** Begin Available data **

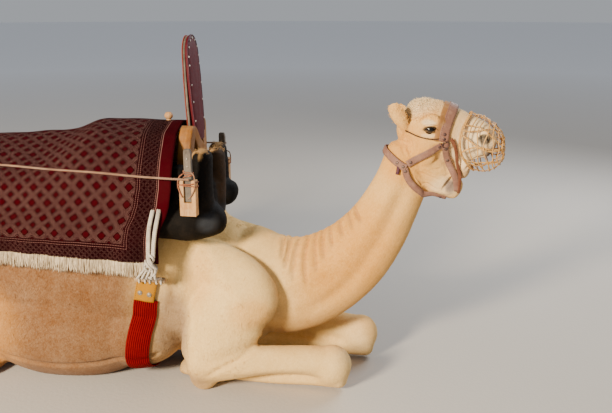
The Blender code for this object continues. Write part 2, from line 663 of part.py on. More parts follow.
def wood(flesh, cushions):
    made = [
        arch("front_yoke", -0.046, YOKE_FRONT, (0.029, 0.028), "yellow_wood", 0.060),
        seat_board("seat_board_front", (-0.130, -0.455), SEAT_FRONT),
        seat_board("seat_board_rear", (-0.975, -1.085), SEAT_REAR),
        arch("rear_yoke", -1.190, YOKE_REAR, (0.026, 0.026), "yellow_wood"),
    ]
    made.append(paddle("front_paddle", (-0.050, 0, 1.016), 0.450, 0.072, 0.048, 0.0225))
    made.append(paddle("rear_paddle", (-1.190, 0, 0.977), 0.345, 0.072, 0.28, 0.0165))
    cut_clear(made[4], made[0], 0.002)
    cut_clear(made[5], made[3], GAP)
    for side, sign in each_side():
        back, lower = (LEFT_PAD_BACK, LEFT_PAD_LOW) if sign > 0 else (0.0, 0.0)
        x, z = POST[0] - back, POST[2] - lower
        post = rounded_box("post_" + side, (0.030, 0.018, 0.208), 0.003, "grey_wood",
                           Matrix.Translation((x, sign * POST[1], z)))
        block = fork("block_" + side, (x, sign * (POST[1] + 0.004), z - 0.087), sign, 0.015 + 2 * GAP, -0.018)
        made += [post, block]
        cut_clear(cushions[side == "left"], post, GAP)
        cut_clear(cushions[side == "left"], block, GAP)
    for obj in made[:4]:
        for pad in cushions:
            cut_clear(obj, pad, GAP)
    return made


class Drape:
    """The taut skin over everything below it, section by section along the camel."""

    def __init__(self, under, low_x, high_x, edge_z, count=10):
        tree = tree_of(*under)
        self.xs = np.linspace(low_x, high_x, 45)
        self.count = count
        spots = []
        for x in self.xs:
            found = []
            for y in np.linspace(-0.40, 0.40, 41):
                hit = tree.ray_cast(Vector((x, y, 2)), Vector((0, 0, -1)))[0]
                if hit and hit.z > edge_z - 0.02:
                    found.append((y, hit.z))
            for z in np.arange(edge_z - 0.03, 1.15, 0.03):
                for sign in (-1, 1):
                    hit = tree.ray_cast(Vector((x, sign, z)), Vector((0, -sign, 0)))[0]
                    if hit:
                        found.append((hit.y, z))
            spots.append([(max(abs(y), 0.0), z) for y, z in found])
        self.half = []
        for i in range(len(self.xs)):
            near = sum(spots[max(0, i - 2):i + 3], [])
            self.half.append(self.section(near, edge_z))
        soft = np.array(self.half)
        for _ in range(14):
            wide = np.concatenate([soft[:1], soft, soft[-1:]])
            soft = np.maximum(soft, (wide[:-2] + wide[1:-1] + wide[2:]) / 3)
        self.half = soft

    def section(self, spots, edge_z):
        """The right half of the hull as evenly spaced points from the ridge to the lower edge."""
        top = max(z for _, z in spots)
        wide = max(y for y, z in spots)
        spots = sorted({p for p in spots if p[0] > 0.004} | {(0.0, top)}, key=lambda p: (p[0], -p[1]))
        hull = []
        for p in spots:
            while len(hull) > 1 and ((hull[-1][0] - hull[-2][0]) * (p[1] - hull[-2][1])
                                     - (hull[-1][1] - hull[-2][1]) * (p[0] - hull[-2][0])) >= 0:
                hull.pop()
            hull.append(p)
        hull = [p for p in hull if p[1] > edge_z] + [(max(wide, hull[-1][0]), edge_z - 0.03)]
        line = np.array(hull)
        run = np.concatenate([[0], np.cumsum(np.linalg.norm(np.diff(line, axis=0), axis=1))])
        cut = run[-1]
        for a, b, ra, rb in zip(line, line[1:], run, run[1:]):
            if b[1] < edge_z:
                cut = ra + (rb - ra) * (a[1] - edge_z) / max(a[1] - b[1], 1e-9)
                break
        at = np.linspace(0, cut, self.count)
        return np.stack([np.interp(at, run, line[:, 0]), np.interp(at, run, line[:, 1])], axis=1)

    def at(self, x, k):
        """y and z of point k, from 0 at the ridge to count - 1 at the lower edge, in the section at x."""
        return (float(np.interp(x, self.xs, self.half[:, k, 0])),
                float(np.interp(x, self.xs, self.half[:, k, 1])))


def rug(under):
    """The rug over the saddle: a thin draped body whose front edge runs back towards its lower corners."""
    drape = Drape(under, RUG_REAR - 0.02, -0.05, RUG_EDGE_Z)
    rows, last = 12, drape.count - 1
    grid = np.zeros((rows, 2 * last + 1, 3))
    for i in range(rows):
        for k in range(-last, last + 1):
            share = abs(k) / last
            front = float(np.interp(share, *zip(*RUG_FRONT))) - LEFT_PAD_BACK * min(1, 2 * share) * (k > 0)
            x = front + (RUG_REAR - front) * i / (rows - 1)
            y, z = drape.at(x, abs(k))
            grid[i, k + last] = (x, math.copysign(y, k), z)
    along = np.gradient(grid, axis=0)
    across = np.gradient(grid, axis=1)
    normal = np.cross(along, across)
    normal /= np.linalg.norm(normal, axis=2)[..., None]
    if normal[rows // 2, last, 2] < 0:
        normal = -normal
    inner = grid + normal * 0.013
    outer = inner + normal * RUG_THICK
    rings = [[Vector(p) for p in inner[i]] + [Vector(p) for p in outer[i][::-1]] for i in range(rows)]
    cloth = ring_solid("rug", rings, "rug")
    return cloth, inner, outer


def fringes(inner, outer, flesh):
    made = []
    tree = tree_of(flesh)
    for side, k in (("right", 0), ("left", -1)):
        rings = []
        for i in range(0, len(inner), 2):
            low_in, low_out = Vector(inner[i][k]), Vector(outer[i][k])
            out = Vector((0, math.copysign(1, low_out.y), 0))
            middle = (low_in + low_out) / 2
            top_z = min(low_in.z, low_out.z) - 0.0012
            ring = []
            for drop, swing, half in ((0, 0, 0.5), (0.5, 0.006, 0.5), (1, 0.008, 0.35)):
                centre = Vector((middle.x, middle.y, top_z - FRINGE_LENGTH * drop)) + out * swing
                hit = tree.ray_cast(Vector((centre.x, out.y, centre.z - 0.012)), -out)[0]
                centre.y = out.y * max(abs(centre.y), abs(hit.y) + FRINGE_THICK + 0.002)
                ring.append((centre - out * FRINGE_THICK * half, centre + out * FRINGE_THICK * half))
            rings.append([a for a, _ in ring] + [b for _, b in ring[::-1]])
        made.append(ring_solid("fringe_" + side, rings, "fringe"))
    return made


def girth(flesh, others):
    """The red girth under the chest, its tabs, toggles and cords."""
    tree = tree_of(flesh)
    path = []
    for z in (0.392, 0.32, 0.24, 0.16, 0.10):
        x = -0.197 - 0.058 * (0.40 - z) / 0.30
        hit = tree.ray_cast(Vector((x, -1, z)), Vector((0, 1, 0)))[0]
        path.append((x, hit.y, z))
    for y in (-0.20, -0.10, 0.0):
        hit = tree.ray_cast(Vector((-0.258, y, -1)), Vector((0, 0, 1)))[0]
        path.append((-0.258, y, hit.z))
    strap("girth", path + flip(path[:-1])[::-1], 0.098, "girth", tree, thick=0.006, steps=2, gap=0.009)
    for side, sign in each_side():
        tab = [(-0.180, sign * 0.36, 0.474), (-0.187, sign * 0.36, 0.44), (-0.194, sign * 0.36, 0.410)]
        strap("tab_" + side, tab, 0.086, "yellow_leather", tree, thick=0.006, steps=2, gap=0.004)
        wide = [abs(tree.ray_cast(Vector((x, sign, z)), Vector((0, -sign, 0)))[0].y)
                for x in (-0.228, -0.165, -0.102) for z in (0.485, 0.510)]
        y = sign * (max(wide) + 0.019)
        rod("toggle_" + side, [(-0.228, y, 0.496, 0.012, 0.012), (-0.165, y, 0.498, 0.013, 0.013),
                               (-0.102, y, 0.498, 0.012, 0.012)], "wood", steps=1, sides=8, cap=0.25)
        bm = bmesh.new()
        tube(bm, [(-0.082, sign * 0.390, 0.795, 0.010, 0.008), (-0.105, sign * 0.402, 0.70, 0.010, 0.009),
                  (-0.115, sign * 0.402, 0.62, 0.018, 0.016)], sides=10, steps=3)
        tube(bm, [(-0.118, sign * 0.392, 0.795, 0.010, 0.008), (-0.130, sign * 0.402, 0.70, 0.010, 0.009),
                  (-0.135, sign * 0.402, 0.62, 0.018, 0.016)], sides=10, steps=3)
        tube(bm, [(-0.124, sign * 0.402, 0.640, 0.028, 0.022), (-0.128, sign * 0.400, 0.595, 0.034, 0.038),
                  (-0.136, sign * 0.388, 0.560, 0.028, 0.038), (-0.142, sign * 0.370, 0.536, 0.012, 0.040)],
             sides=12, steps=3, side=(0, 1, 0))
        cords = fused("cords_" + side, bm, 0.006, 180, "cord", rounds=2)
        for other in others:
            cut_clear(cords, other, 0.0008)


def side_ropes(inner, outer):
    """A rope along each flank over the rug, pulled taut from the front post to the rear yoke."""
    rows, across = outer.shape[:2]
    radius = 0.0045
    for side, sign in each_side():
        spots = []
        for i in range(rows):
            order = slice(None) if sign < 0 else slice(None, None, -1)
            half, under = outer[i][order][:across // 2 + 1], inner[i][order][:across // 2 + 1]
            raised = half + (half - under) / RUG_THICK * (radius + 0.0035)
            z = 0.938
            spots.append([float(np.interp(z, raised[:, 2], raised[:, k])) for k in (0, 1)] + [z])
        front_x = POST[0] + 0.012 - (LEFT_PAD_BACK if sign > 0 else 0.0)
        ends = [[front_x, sign * 0.391, 0.942], [front_x - 0.070, sign * 0.388, 0.942]]
        spots = ends + spots + [[-1.168, sign * 0.262, 0.936]]
        taut = []
        for p in spots:
            while len(taut) > 2 and (abs(taut[-1][1]) - abs(taut[-2][1])) * (taut[-2][0] - p[0]) < (
                    abs(p[1]) - abs(taut[-2][1])) * (taut[-2][0] - taut[-1][0]):
                taut.pop()
            taut.append(p)
        curve = bpy.data.curves.new("side_rope_" + side, "CURVE")
        curve.dimensions = "3D"
        curve.bevel_depth = radius
        curve.bevel_resolution = 1
        curve.use_fill_caps = True
        run = curve.splines.new("POLY")
        run.points.add(len(taut) - 1)
        for spot, p in zip(run.points, taut):
            spot.co = (*p, 1)
        obj = bpy.data.objects.new("side_rope_" + side, curve)
        bpy.context.scene.collection.objects.link(obj)
        curve.materials.append(material("cord"))


def main():
    for obj in list(bpy.data.objects):
        bpy.data.objects.remove(obj)
    parts = parted_flesh()
    whole = new_object("whole", bpy.data.meshes["flesh_whole"])
    ears_and_eyes(parts)
    halter(parts)
    basket()
    cushions = pads(whole)
    timber = wood(whole, cushions)
    cloth, inner, outer = rug([whole] + cushions + timber[1:3])
    fringes(inner, outer, whole)
    girth(whole, [whole] + cushions + [obj for obj in bpy.data.objects if obj.name.startswith("block")])
    side_ropes(inner, outer)
    remove(whole)
    for obj in bpy.data.objects:
        obj.data.transform(Matrix.Translation(ORIGIN_SHIFT))


main()
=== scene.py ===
"""A couched dromedary in riding gear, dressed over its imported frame: metres, +X towards the head, +Z up.

One skin stands for all the flesh. It is fused from the same tubes and lumps as the solids, sculpted with
strokes, and drawn in by the depth of the coat. Tufts lie over it, and everything worn is laid on it.
"""
import json
import math

import bmesh
import bpy
import numpy as np
from numpy.linalg import norm
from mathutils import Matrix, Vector
from mathutils.bvhtree import BVHTree

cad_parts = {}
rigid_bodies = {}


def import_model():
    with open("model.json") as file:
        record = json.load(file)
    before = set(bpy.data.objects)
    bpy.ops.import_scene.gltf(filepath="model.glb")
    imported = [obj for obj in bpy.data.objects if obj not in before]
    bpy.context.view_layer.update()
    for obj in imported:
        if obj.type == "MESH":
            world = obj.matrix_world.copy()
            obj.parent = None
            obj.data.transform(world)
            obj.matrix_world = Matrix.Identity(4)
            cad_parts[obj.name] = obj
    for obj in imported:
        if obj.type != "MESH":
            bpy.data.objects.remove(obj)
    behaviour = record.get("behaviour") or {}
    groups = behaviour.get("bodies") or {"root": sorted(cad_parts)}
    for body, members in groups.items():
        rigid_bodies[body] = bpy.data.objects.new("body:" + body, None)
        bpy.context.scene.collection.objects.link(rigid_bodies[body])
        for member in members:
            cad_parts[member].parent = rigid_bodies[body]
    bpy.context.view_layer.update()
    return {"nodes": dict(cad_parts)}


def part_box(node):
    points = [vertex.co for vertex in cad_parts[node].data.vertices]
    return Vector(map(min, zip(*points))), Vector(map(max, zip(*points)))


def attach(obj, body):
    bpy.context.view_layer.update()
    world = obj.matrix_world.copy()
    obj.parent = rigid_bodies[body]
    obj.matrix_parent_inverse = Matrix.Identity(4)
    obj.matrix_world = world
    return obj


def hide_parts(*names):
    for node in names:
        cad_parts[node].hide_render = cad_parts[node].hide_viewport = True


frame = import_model()
NODES = frame["nodes"]
FLESH_NODES = ("trunk", "neck", "head", "tail", "ear", "foreleg", "hindleg")
SIDES = (("right", -1), ("left", 1))
rng = np.random.default_rng(7)

# ---- camera and room ----
CAMERA_AT = (1.153, -3.088, 1.6)
CAMERA_TURN = math.radians(11.0)     # to the left of straight across the camel
CAMERA_DOWN = math.radians(15.07)
LENS = 45.0                          # for a 36 mm sensor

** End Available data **

Your task is to give again the lines from the one containing "for spot, p" to the one containing "for body, members", both lines included, exactly and without anything added.

» Task response:
        for spot, p in zip(run.points, taut):
            spot.co = (*p, 1)
        obj = bpy.data.objects.new("side_rope_" + side, curve)
        bpy.context.scene.collection.objects.link(obj)
        curve.materials.append(material("cord"))


def main():
    for obj in list(bpy.data.objects):
        bpy.data.objects.remove(obj)
    parts = parted_flesh()
    whole = new_object("whole", bpy.data.meshes["flesh_whole"])
    ears_and_eyes(parts)
    halter(parts)
    basket()
    cushions = pads(whole)
    timber = wood(whole, cushions)
    cloth, inner, outer = rug([whole] + cushions + timber[1:3])
    fringes(inner, outer, whole)
    girth(whole, [whole] + cushions + [obj for obj in bpy.data.objects if obj.name.startswith("block")])
    side_ropes(inner, outer)
    remove(whole)
    for obj in bpy.data.objects:
        obj.data.transform(Matrix.Translation(ORIGIN_SHIFT))


main()
=== scene.py ===
"""A couched dromedary in riding gear, dressed over its imported frame: metres, +X towards the head, +Z up.

One skin stands for all the flesh. It is fused from the same tubes and lumps as the solids, sculpted with
strokes, and drawn in by the depth of the coat. Tufts lie over it, and everything worn is laid on it.
"""
import json
import math

import bmesh
import bpy
import numpy as np
from numpy.linalg import norm
from mathutils import Matrix, Vector
from mathutils.bvhtree import BVHTree

cad_parts = {}
rigid_bodies = {}


def import_model():
    with open("model.json") as file:
        record = json.load(file)
    before = set(bpy.data.objects)
    bpy.ops.import_scene.gltf(filepath="model.glb")
    imported = [obj for obj in bpy.data.objects if obj not in before]
    bpy.context.view_layer.update()
    for obj in imported:
        if obj.type == "MESH":
            world = obj.matrix_world.copy()
            obj.parent = None
            obj.data.transform(world)
            obj.matrix_world = Matrix.Identity(4)
            cad_parts[obj.name] = obj
    for obj in imported:
        if obj.type != "MESH":
            bpy.data.objects.remove(obj)
    behaviour = record.get("behaviour") or {}
    groups = behaviour.get("bodies") or {"root": sorted(cad_parts)}
    for body, members in groups.items():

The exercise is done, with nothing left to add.